Die negativen Früchte der Beschämung sind im Alltag, im Denken und Handeln präsent. Bevor uns die Begriffe Scham und Beschämung geläufig wurden, sprachen wir von seelischer Verletzung, von Ablehnung und Liebesmangel. Diese Aspekte sind wichtig, aber Beschämung, Scham und Schamangst sind in vielen Fällen die treffenderen Begriffe. Verletzt zu sein hat vielleicht noch etwas Heldenhaftes, denn Wunden erhält man im Kampf. Bei Scham jedoch assoziiert man sofort Ohnmacht, Schwäche, Verachtung, Versagen und Selbst-daran-schuld-Sein. Wenn das so ist, wer mag dann zu seiner Scham stehen oder über seine beschämenden Erlebnisse reden?
Aber wir sollten die Fakten konkret benennen, damit deutlich wird, welche Heilungsschritte für einen Betroffenen angebracht sind. Auch von einem Arzt erwarten wir eine exakte Diagnose und dann den entsprechenden Behandlungsplan, um schnellstmöglich gesund zu werden. Genauso verhält es sich mit unseren seelischen Wunden. Vergebung ist wichtig, um heil zu werden, aber kaum jemand spricht darüber, dass es auch Befreiung von der tief verinnerlichten Scham gibt.

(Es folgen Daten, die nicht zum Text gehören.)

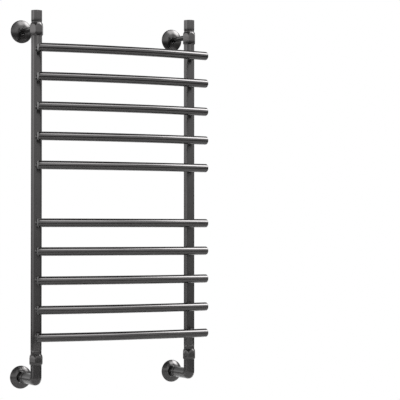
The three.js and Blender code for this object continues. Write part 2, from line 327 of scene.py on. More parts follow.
def graphite_pvd(name, dark, light, roughness, scratch_axis):
    """Graphite-coloured PVD on belt-polished steel, its scratches across scratch_axis.

    Cloud: noise about 60 mm across mixes the two colours and shifts the roughness by 0.03.
    Scratches: noise squeezed to 0.8 mm along the axis and stretched to 24 mm around it,
    coarser than the real 0.1 mm so that it shows. They add up to 0.03 to the roughness and
    tilt the surface very slightly.
    """
    material, tree, shader = new_material(name)
    shader.inputs["Metallic"].default_value = 1.0
    place = add_node(tree, "ShaderNodeTexCoord").outputs["Object"]
    cloud = add_node(tree, "ShaderNodeTexNoise",
                     {"Scale": per_metre(CLOUD_WIDTH), "Detail": 3.0, "Roughness": 0.55},
                     {"Vector": place})
    stretch = [1 / SCRATCH_LENGTH] * 3
    stretch[scratch_axis] = 1 / SCRATCH_WIDTH
    squeezed = add_node(tree, "ShaderNodeMapping", {"Scale": stretch}, {"Vector": place})
    scratches = add_node(tree, "ShaderNodeTexNoise",
                         {"Scale": per_metre(1), "Detail": 2.0, "Roughness": 0.6},
                         {"Vector": squeezed.outputs["Vector"]})
    colour = add_node(tree, "ShaderNodeMix",
                      {"data_type": "RGBA"}, {"Factor": cloud.outputs["Fac"]})
    colour.inputs[6].default_value = linear(dark)
    colour.inputs[7].default_value = linear(light)
    tree.links.new(colour.outputs[2], shader.inputs["Base Color"])
    clouded = add_node(tree, "ShaderNodeMapRange",
                       {"From Min": 0.3, "From Max": 0.7,
                        "To Min": roughness - UNEVENNESS, "To Max": roughness + UNEVENNESS},
                       {"Value": cloud.outputs["Fac"]})
    worn = add_node(tree, "ShaderNodeMath", {"operation": "MULTIPLY_ADD"},
                    {0: scratches.outputs["Fac"], 2: clouded.outputs["Result"]})
    worn.inputs[1].default_value = UNEVENNESS
    tree.links.new(worn.outputs["Value"], shader.inputs["Roughness"])
    bump = add_node(tree, "ShaderNodeBump", {"Strength": 0.02, "Distance": 0.00004},
                    {"Height": scratches.outputs["Fac"]})
    tree.links.new(bump.outputs["Normal"], shader.inputs["Normal"])
    return material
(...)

Durch das Erlebnis von Klaus haben wir entdeckt, dass und wie man für erlebtes Unrecht heilsamen Trost empfangen kann und dass Gott die verlorene Würde und Selbstachtung wiederherstellt. Bei Klaus war es überraschend, aber in unserer Gebetsseelsorge führen wir Menschen bewusst in eine heilsame Jesusbegegnung. Die Resultate begeistern uns so sehr, dass wir mit diesem Buch verletzte und beschämte Menschen ermutigen möchten, diesen wunderbaren Trost für ihre verletzte Seele zu suchen und selber zu erfahren.